Karadenizli şarkıcı Apolas Lermi’nin Diren Karadeniz şarkısında geçen, “bu sene da fındıklar gülmedi yüzumuze, topla topla bitmeyi, çayda para etmeyi” sözleri Karadeniz köylüsünün tarımda yaşadığı sorunu en iyi anlatan sözlerden biridir desek abartmış olmayız.
Karadeniz, engebeli arazisi ve Türkiye’nin geri kalanından daha farklı bir iklime sahip olması sebebiyle tarımsal alanların daha sınırlı olduğu toprak yapısına sahip bir coğrafyadır. İkliminin yağışlı ve ormanlarla kaplı olması sebebiyle de tarımsal üretim büyük oranda çay ve fındık üzerine yoğunlaşmıştır. Çay ve fındık dışında, mısır, fasulye, lahana, kabak, ceviz, kivi ve çeşitli meyveler yetişse de bunlar ticari amaçtan çok üreticinin günlük ihtiyaçlarını karşılamaya dönük üretiliyor. Tarım dışında bölge köylüsü hayvancılıkla uğraşsa da, hayvancılık da ticaretten çok günlük ihtiyaçları karşılamaya dönük olarak yapılmaktadır. Tarım ve hayvancılık bu şekilde yapılınca haliyle esas geçim kaynağını da kimi bölgelerde fındık, kimi bölgelerde çay, kimisinde de çay ve fındık beraber oluşturmaktadır. Fakat onlar da yıllardır çözülmeyen birçok sorun nedeniyle üreticinin belini bükmeye devam ediyor. Konumuzun dışında da olsa değinmek gereken bir nokta da; bölgede iş ve istihdam olanaklarının çok fazla kısıtlı olması, tarımda yaşanan sömürü insanların memleketlerinden büyük şehirlere ya da yurtdışına göç etmelerine sebep olmuştur. Özellikle de kırlardan kentlere göçlerin başladığı 70’li yıllara ve bugün büyük şehirlerde yaşayan insanlara bakıldığında birçoğunun Karadeniz’den göç etmiş insanlardan oluştuğu görülmektedir.
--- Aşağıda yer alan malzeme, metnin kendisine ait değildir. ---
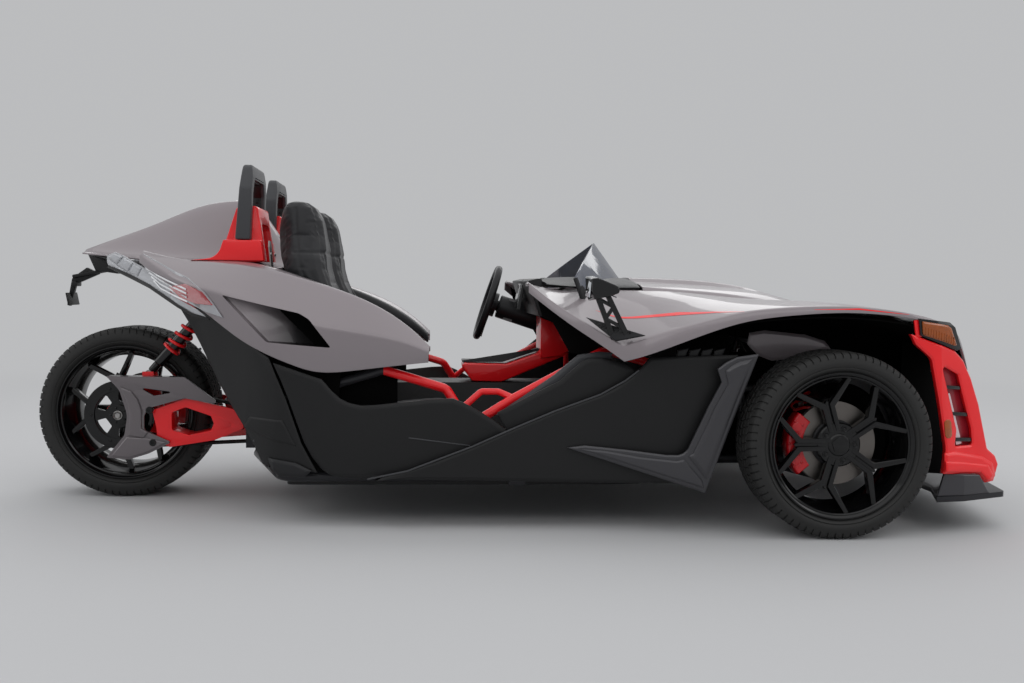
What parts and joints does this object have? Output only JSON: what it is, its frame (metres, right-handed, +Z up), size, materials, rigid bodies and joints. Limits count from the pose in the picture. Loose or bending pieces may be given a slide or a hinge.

Geçmişten günümüze geldiğimizde ise benzer sorunun hala daha yaşandığını görmekteyiz. Tarım arazilerinin azlığı, var olan tarım arazilerinin akrabalar arasına bölünmüşlüğü, taban fiyatlarının düşüklüğü derken Karadeniz köylüsünün geçim sıkıntıları artmaya, buna paralel olarak özellikle de gençlerin köyleri boşaltmasına sebep olmaktadır.
Taban Fiyatları ve Tefeci, Tüccar Sömürüsü
AKP öncesi, üretici, fındığını Fiskobirlik’e satarken, tarımda uygulanan neoliberal politikalarla beraber Fiskobirlik devre dışı bırakılmış, bunun yerine fındık tüccarları açığa çıktı. Bu tüccarlar da üretici ile tüketici arasına oturan büyük bir engel oluşturarak, bugün fındık ve çaydaki sömürünün en büyük nedenlerinden biri olmaktadır. Şu an fındığın fiyatı 8 TL, çayın fiyatı ise 2 TL olarak belirlendi. Verilen bu fiyat ise köylünün geçimini sağlamaya yetmemektedir. Örneğin 1 ton fındık üreten bir köylü 8000 TL gibi bir ücrete fındığını satmak zorunda kalacak. Senede bir kere mahsul veren fındıktan gelen bu ücret hiçbir şekilde bir ailenin geçimine yetmeyecektir. Kaldı ki herkesin bu kadar arazisi de olmamaktadır. Çayda da aynı durum geçerli. Senede 3-4 defa ürün veren çayın kilosu 2 TL’den alınınca benzer bir hesapla fındıkla denk miktarlara gelmektedir. İşin üretici yönü böyleyken bir de tüketici yönü bulunmaktadır. Örnek verecek olursak üreticinin kilosunu 8 TL’ye sattığı fındık, tüketicinin önüne ortalama 50-60 TL arası bir fiyatla gelmektedir. Aynı şekilde üretici çayın kilosunu 2 TL’ye satarken, üretici kilosunu 25 TL gibi bir fiyatla almaktadır. Üretici ile tüketici arasındaki bu uçurum sömürünün ne boyutta olduğunu bize göstermektedir.